Psychiatric, cognitive symptoms common among Huntington’s disease gene carriers
Carriers of the Huntington’s disease gene frequently experienced “functionally debilitating” psychiatric and cognitive symptoms, according to results from a registry of more than 6,300 patients published in Neurology.
“Prospective studies of [Huntington’s disease] gene carriers many years from predicted clinical onset have shown only subtle motor, cognitive and psychiatric deficits when compared with age and sex-matched controls,” Branduff McAllister, PhD, of the division of psychological medicine and clinical neurosciences at Cardiff University in the U.K., and colleagues wrote. “This implies there is a window for therapeutic intervention to preserve normal brain functions. Understanding in detail the timing and impact of different symptoms in [Huntington’s disease] gene carriers will help improve targeted therapies.”
The investigators sought to evaluate the prevalence, timing and functional effects of psychiatric, cognitive and motor aberrations among 6,316 Huntington’s disease gene carriers by analyzing retrospective clinical data included in the European REGISTRY study, which gathered data from 161 sites in 17 countries. Participants completed the Clinical Characteristics Questionnaire, through which they provided motor, cognitive, apathy, depression, perseverative/obsessive behavior, irritability, violent/aggressive behavior and psychosis data. The researchers analyzed associations between symptoms and functional outcomes using multiple logistic regression.
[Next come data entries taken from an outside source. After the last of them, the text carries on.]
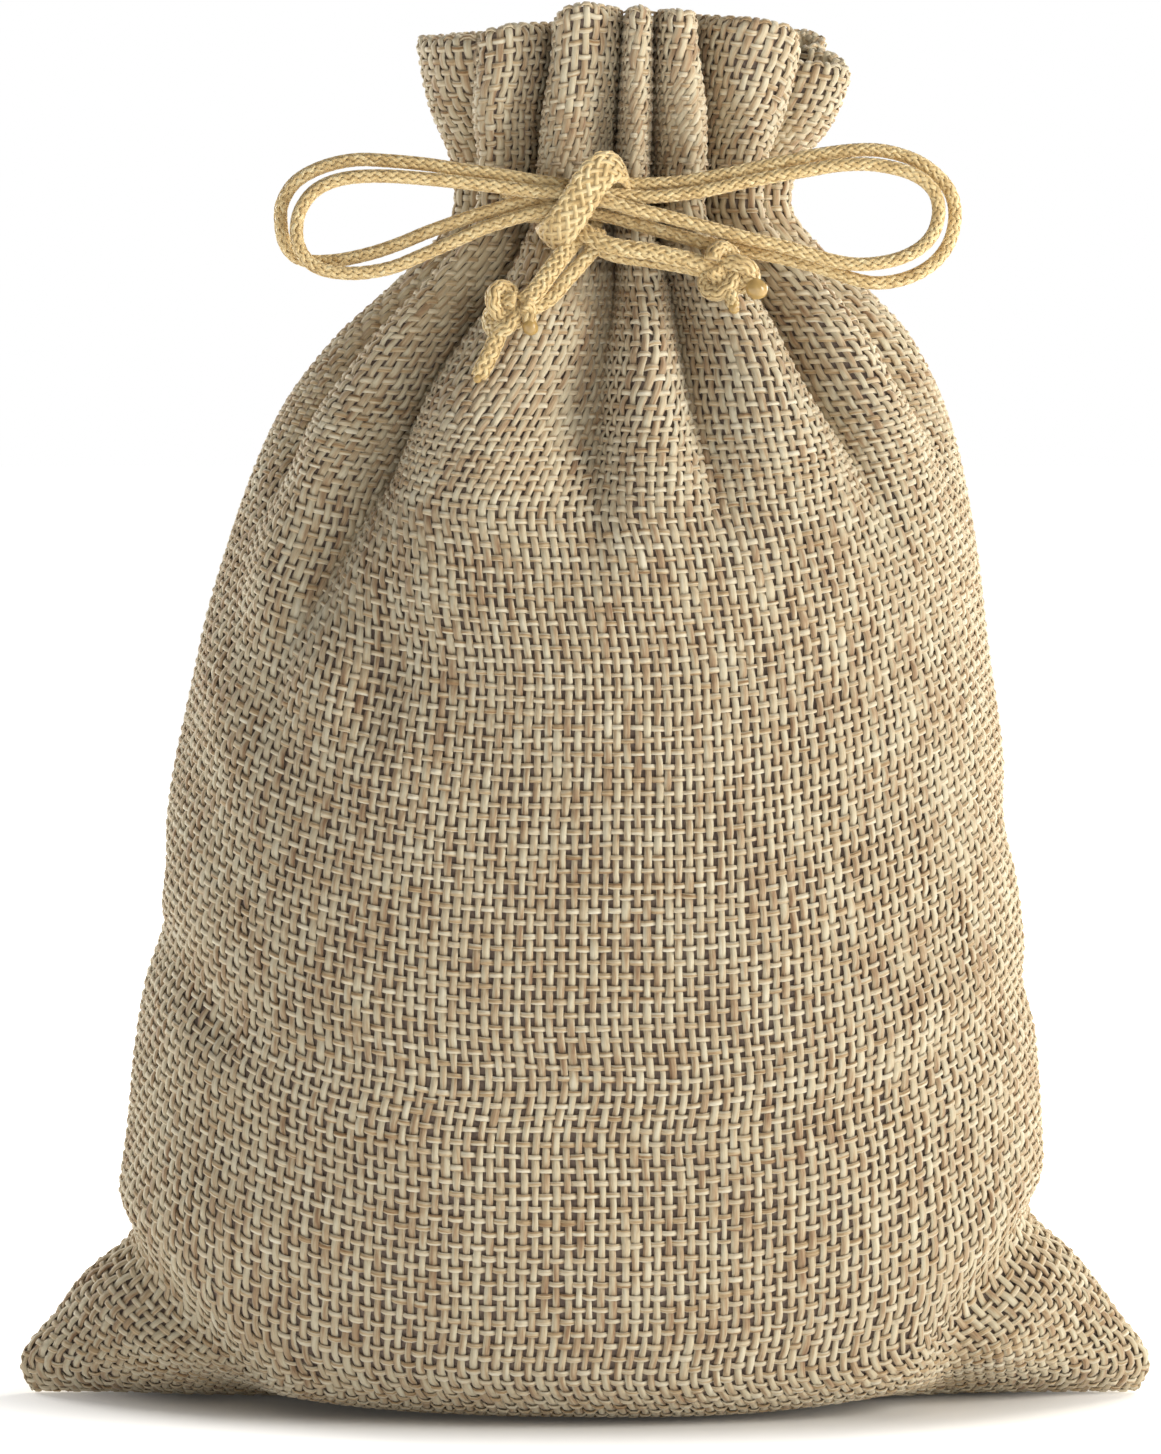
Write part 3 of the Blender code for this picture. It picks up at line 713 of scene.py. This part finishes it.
RIGHT_LOOP_INNER = (
    (-1.0, -17.9, 136.7), (1.8, -18.0, 136.6), (4.6, -18.0, 136.4), (7.0, -18.0, 136.2),
    (12.2, -17.9, 136.7), (17.4, -17.9, 137.8), (22.1, -17.9, 138.7), (25.0, -17.9, 139.2),
    (28.0, -17.9, 139.7), (31.5, -17.9, 139.8), (34.9, -17.9, 139.2), (37.2, -17.9, 138.2),
    (38.6, -17.9, 136.8), (39.1, -17.9, 135.2), (39.0, -17.9, 133.6), (38.4, -17.9, 132.0),
    (37.1, -17.9, 130.6), (35.0, -17.9, 129.5), (32.4, -17.9, 128.9), (29.7, -17.9, 128.8),
    (26.9, -18.0, 129.3), (24.2, -18.1, 130.1), (22.1, -18.2, 130.7), (17.4, -18.6, 131.8),
    (12.2, -18.9, 133.2), (8.0, -19.1, 134.3), (5.2, -19.2, 134.9), (2.4, -18.9, 135.7),
    (-1.0, -18.3, 136.0),
)
KNOT_WRAP = (
    (2.6, -11.6, 135.4), (3.2, -13.6, 136.2), (4.2, -15.6, 137.8), (3.9, -17.9, 139.2),
    (2.5, -19.7, 139.5), (0.9, -20.4, 138.2), (-0.4, -20.5, 136.2), (-1.7, -20.4, 134.2),
    (-2.9, -19.9, 132.6), (-3.8, -18.3, 131.5), (-3.8, -16.2, 131.7), (-2.4, -14.6, 132.9),
    (-0.4, -13.4, 134.0), (1.4, -11.8, 134.2),
)
WRAP_FACE = (0.6, -0.3, 0.2)      # the way the flat side of the wrap faces where it starts
WRAP_HALF = (1.98, 0.68)
WRAP_STRANDS = 9
LEFT_TAIL_FRONT = (
    (-0.2, -17.6, 133.2), (-1.2, -18.8, 131.4), (-2.7, -19.9, 129.5), (-4.0, -20.7, 127.8),
    (-5.4, -21.4, 125.9), (-7.0, -21.8, 124.4),
)
LEFT_TAIL_REAR = (
    (1.6, -17.8, 132.6), (1.0, -18.8, 130.6), (-0.4, -19.6, 128.9), (-2.0, -20.3, 127.1),
    (-4.0, -21.0, 124.9), (-6.6, -21.6, 123.6),
)
RIGHT_TAIL_FRONT = (
    (-1.2, -17.8, 133.8), (0.0, -19.3, 132.3), (2.6, -20.2, 130.9), (7.0, -20.4, 130.2),
    (11.6, -20.4, 129.2), (14.4, -20.0, 128.4),
)
RIGHT_TAIL_REAR = (
    (-0.8, -17.0, 132.4), (0.8, -18.2, 131.0), (3.2, -18.7, 129.8), (7.0, -18.8, 129.2),
    (11.6, -18.8, 128.4), (14.4, -19.0, 127.6),
)
LEFT_TIP_LONG = ((-8.8, -21.6, 122.8), (-9.5, -22.2, 121.2), (-10.5, -22.8, 118.9), (-11.8, -23.3, 116.3))
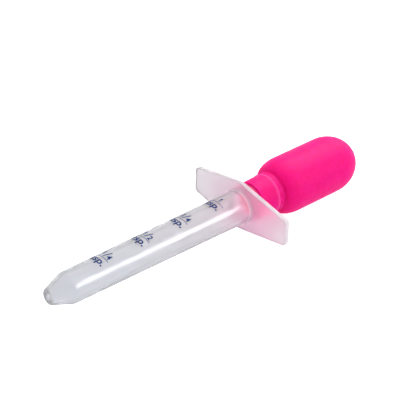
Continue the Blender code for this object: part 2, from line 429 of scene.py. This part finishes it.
def flange_rings():
    """Rings over the flange, from its back face round its softened edge to its front face."""
    edge = FLANGE_EDGE_RADIUS
    back = arc((FLANGE_BACK_X - edge, edge), (edge, -edge), 0.0, 90.0)
    front = arc((FLANGE_FRONT_X + edge, edge), (-edge, -edge), 90.0, 0.0)
    places = [
        (FLANGE_BACK_X, edge + HOLD),
        *back,
        (FLANGE_BACK_X - edge - HOLD / 2.0, 0.0),
        (FLANGE_FRONT_X + edge + HOLD / 2.0, 0.0),
        *front,
        (FLANGE_FRONT_X, edge + HOLD),
    ]
    return [outline_ring(x, inset) for x, inset in places]


def tube_profile():
    """(x, radius) points from the flange's front face down the tube and the cone to the orifice."""
    fillet_centre = (FLANGE_FRONT_X - ROOT_FILLET, TUBE_RADIUS_AT_FLANGE + ROOT_FILLET)
    tube_x = fillet_centre[0] - 2.0 * HOLD
    tube_start, shoulder = (tube_x, tube_radius(tube_x)), (SHOULDER_X, SHOULDER_RADIUS)
    slope = math.degrees(math.atan2(SHOULDER_RADIUS - TIP_RADIUS, SHOULDER_X - TIP_X))
    rim_centre = (TIP_X + TIP_ROUNDING, TIP_RADIUS - TIP_ROUNDING)
    rim = arc(rim_centre, (TIP_ROUNDING, TIP_ROUNDING), 90.0 + slope, 180.0)
    return [
        (FLANGE_FRONT_X, fillet_centre[1] + HOLD),
        *arc(fillet_centre, (ROOT_FILLET, ROOT_FILLET), 360.0, 270.0),
        tube_start,
        *stretch(tube_start, shoulder, TUBE_STEP),
        *bend(tube_start, shoulder, rim[0], SHOULDER_REACH),
        *stretch(shoulder, rim[0], CONE_STEP),
        *rim,
        (TIP_X, ORIFICE_RADIUS + 2.0 * ORIFICE_ROUNDING),
        (TIP_X + ORIFICE_ROUNDING * 0.4, ORIFICE_RADIUS + ORIFICE_ROUNDING / 1.5),
    ]


def barrel_rings():
    def turned(profile):
        return [circle_ring(x, radius, OUTLINE_ANGLES) for x, radius in profile]

    return [*turned(bore_profile()), *turned(spigot_profile()), *flange_rings(), *turned(tube_profile())]


# ---------------------------------------------------------------- bulb


def collar_radius(x):
    """The collar's outside: a slightly flaring cone with a fine ridge round it, just before the neck."""
    along = (x - COLLAR_X) / (NECK_X - COLLAR_X)
    cone = COLLAR_END_RADIUS + (NECK_RADIUS - COLLAR_END_RADIUS) * along
    return cone + rise(x, RIDGE_X, RIDGE_HALF_LENGTH, RIDGE_HEIGHT)


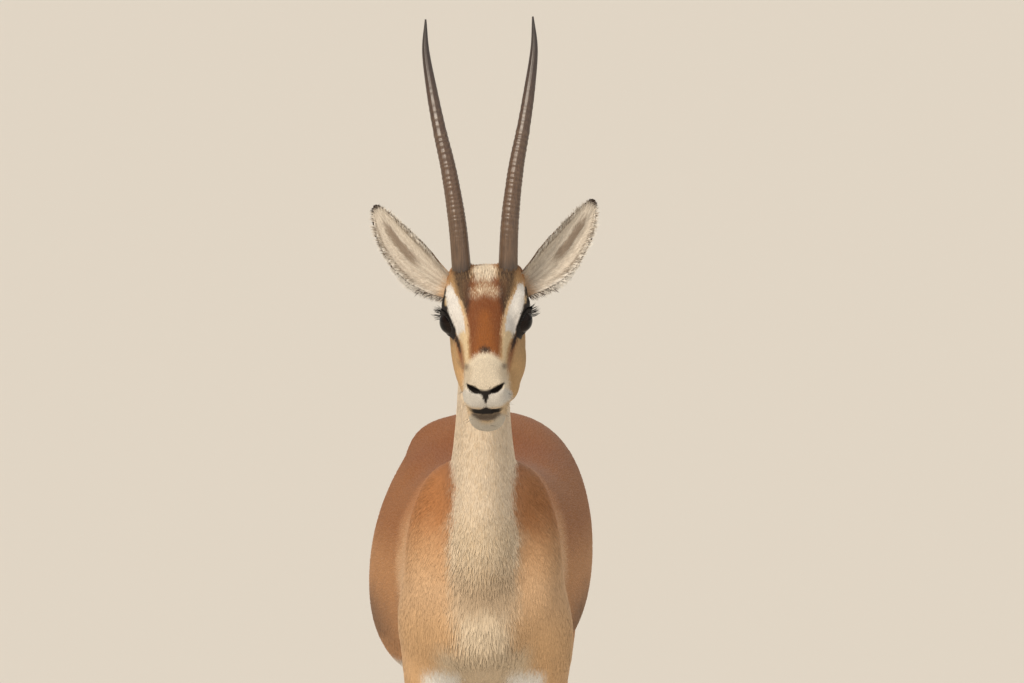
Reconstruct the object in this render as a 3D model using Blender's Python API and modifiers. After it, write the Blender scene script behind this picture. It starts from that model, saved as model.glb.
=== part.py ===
"""An adult female gazelle standing still, life-size, in metres, +Z up, facing -Y.

The flesh is modelled whole from oval sections and muscle masses, fused, softened and then
parted by thin cuts. Horns, ears, eyes, hooves and the tail's hair are set into it. The
animal's left is +X.
"""

import math
import random
from collections import namedtuple

import bmesh
import bpy
import numpy as np
from mathutils import Matrix, Vector

# Driving dimensions. Heights are above the ground, y is from the middle of the trunk.
GAP = 0.0003
FRAME_X = 0.0042
FRAME_Y = 0.0846
EYE_CENTRE = Vector((0.004, -0.500, 1.000))
HEAD_PITCH = math.radians(37.0)
HEAD_ROLL = math.radians(-1.6)
HEAD_YAW = math.radians(-1.4)
EYE_RADIUS = 0.0185
EYE_PLACE = Vector((0.0412, 0.0, 0.0))
HORN_BASE_RADIUS = 0.0124
HORN_DEPTH_RATIO = 1.15
HORN_RINGS = 21
RING_RELIEF = 0.0012
EAR_HALF_WIDTH = 0.0270
EAR_THICKNESS = 0.0026
HOOF_LENGTH = 0.058
HOOF_WIDTH = 0.0165
HOOF_CLEFT = 0.0018
HOOF_SPLAY = math.radians(3.0)
CORONET_FRONT = 0.036
CORONET_REAR = 0.022
CORONET_SHARE = 0.68
TUFT_LENGTH = 0.115
TUFT_LOCKS = 9
TUFT_SEED = 7
LOCK_HALF_WIDTH = 0.0095
LOCK_HALF_DEPTH = 0.0048
LOCK_BOW = 0.010

# Resolution: voxel sizes, rounds of softening, points round each section, triangles kept.
TRUNK_VOXEL = 0.0080
BODY_VOXEL = 0.0050
SKULL_VOXEL = 0.0032
HEAD_VOXEL = 0.0022
TRUNK_SOFTENING = 14
BODY_SOFTENING = 5
SKULL_SOFTENING = 10
HEAD_SOFTENING = 4
TRUNK_POINTS = 36
NECK_POINTS = 28
LEG_POINTS = 24
HEAD_POINTS = 32
TAIL_POINTS = 12
BODY_TRIANGLES = 5900
HEAD_TRIANGLES = 2900
SIDES = {"left": 1.0, "right": -1.0}

# A trunk section stands across y. top, bottom and widest are heights.
Trunk = namedtuple("Trunk", "y top bottom widest half_width")
TRUNK = (
    Trunk(-0.372, 0.672, 0.590, 0.630, 0.022),
    Trunk(-0.352, 0.715, 0.545, 0.625, 0.056),
    Trunk(-0.310, 0.765, 0.508, 0.620, 0.082),
    Trunk(-0.250, 0.796, 0.492, 0.620, 0.097),
    Trunk(-0.180, 0.803, 0.486, 0.620, 0.112),
    Trunk(-0.090, 0.792, 0.477, 0.622, 0.132),
    Trunk(0.000, 0.788, 0.470, 0.625, 0.148),
    Trunk(0.080, 0.801, 0.473, 0.630, 0.153),
    Trunk(0.150, 0.818, 0.495, 0.653, 0.147),
    Trunk(0.220, 0.829, 0.535, 0.680, 0.134),
    Trunk(0.290, 0.824, 0.575, 0.692, 0.114),
    Trunk(0.350, 0.799, 0.615, 0.695, 0.088),
    Trunk(0.385, 0.762, 0.645, 0.697, 0.052),
    Trunk(0.396, 0.725, 0.670, 0.697, 0.020),
)
BELLY_SWING = 0.022
BELLY_SWING_Y = 0.030
BELLY_SWING_REACH = 0.200
RUMP_SWING = 0.010
RUMP_SWING_START = -0.25
RUMP_SWING_REACH = 0.50

# A neck section runs from the nape to the throat.
Neck = namedtuple("Neck", "nape_y nape_z throat_y throat_z half_width")
NECK = (
    Neck(-0.150, 0.770, -0.350, 0.560, 0.078),
    Neck(-0.200, 0.812, -0.385, 0.640, 0.058),
    Neck(-0.248, 0.850, -0.397, 0.712, 0.0460),
    Neck(-0.290, 0.898, -0.405, 0.782, 0.0395),
    Neck(-0.322, 0.950, -0.414, 0.845, 0.0360),
    Neck(-0.347, 1.000, -0.425, 0.902, 0.0340),
    Neck(-0.368, 1.036, -0.438, 0.946, 0.0335),
    Neck(-0.405, 1.056, -0.462, 0.972, 0.0335),
)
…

Findings demonstrated that, as age at presentation increased, the likelihood for Huntington’s disease’s first manifestation to be motor increased, and the likelihood for it to be psychiatric decreased. The first manifestation did not appear linked to pathogenic cytosine-adenine-guanine (CAG) repeat length. Huntington’s disease gene carriers frequently exhibited psychiatric and cognitive symptoms, and the researchers reported an association between longer CAG repeats and earlier onsets. A total of 42.4% of patients with Huntington’s disease reported one or more psychiatric or cognitive symptoms before motor symptoms, most commonly depression. McAllister and colleagues observed a significant decrease in total functional capacity scores linked to each non-motor symptom.
“The presence of psychiatric and cognitive symptoms in [Huntington’s disease] gene carriers is associated with significantly reduced functional capacity, emphasizing the importance of early recognition and management of these symptoms,” the researchers wrote. “Although recent models of [Huntington’s disease] staging and progression do not directly include psychiatric and cognitive symptoms, work is underway to include them in ongoing observational studies and clinical trials to improve the accuracy of clinical outcome measures.”